Recovering an OSPF Network from Malicious Attacks: An Experimental Evaluation of Recovery Techniques

The routing infrastructure of the Internet is a high-value target for malicious actors. The Open Shortest Path First (OSPF) protocol is one of the most widely used protocols for Autonomous System (AS) internal routing, and has been the subject of attacks targeted at partitioning the network. Because of the widespread existing penetration of OSPF, research in defending against such attacks has focused toward prevention and detection techniques working in tandem with OSPF routers, rather than attempted modification of the protocol itself.
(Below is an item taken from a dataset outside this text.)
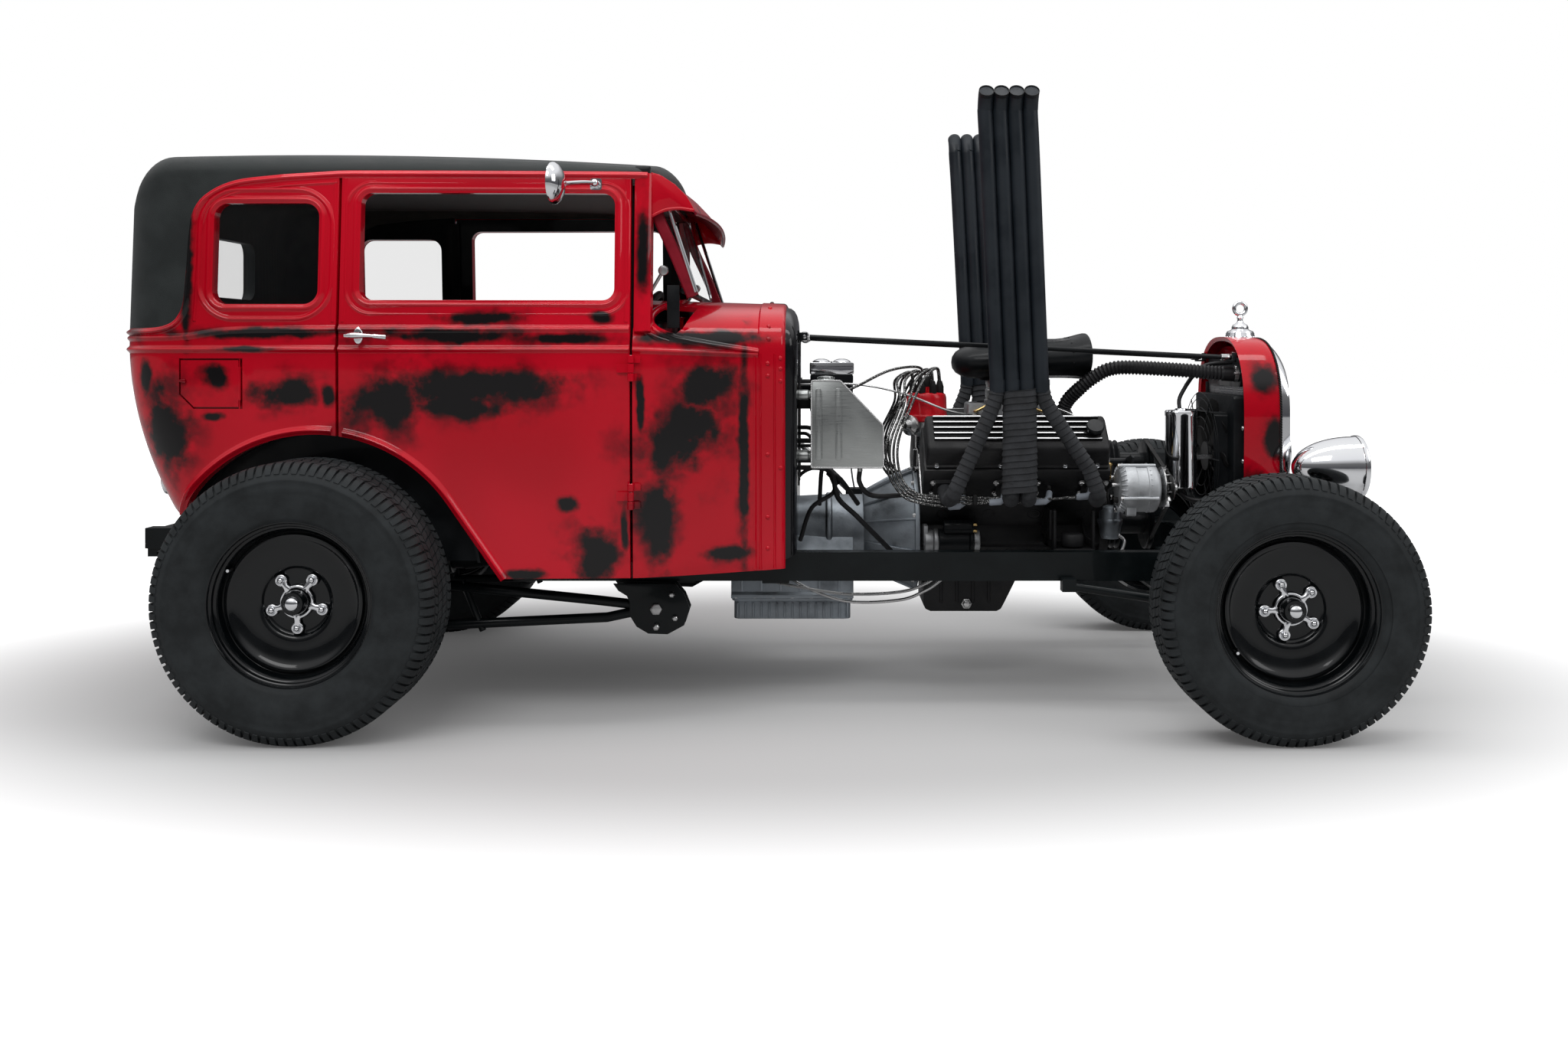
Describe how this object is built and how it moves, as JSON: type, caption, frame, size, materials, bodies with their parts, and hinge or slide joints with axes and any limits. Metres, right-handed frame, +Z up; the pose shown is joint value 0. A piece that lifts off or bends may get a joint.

However, comparatively few studies have attempted to address the topic of a network capable of recovery, which signifies a system that can be proof to an attack without the necessity for any specific attack to be explicitly detected, localized, or countered. In this paper, we first examine these existing recovery techniques, and come up with the underlying common mechanisms that they utilize. Then we examine the continued usefulness of these approaches with the more modern persistent OSPF attacks, by running actual attacks against an isolated network formed of typical commercial network elements, while allowing each such recovery mechanism to defend the network. Our experiments show that three of the five basic mechanisms can no longer defend against partitioning attacks when attacks are persistent, and provides relevant performance results for the other two. Our results also point the way to further improving these mechanisms for even more sophisticated attacks, in the future.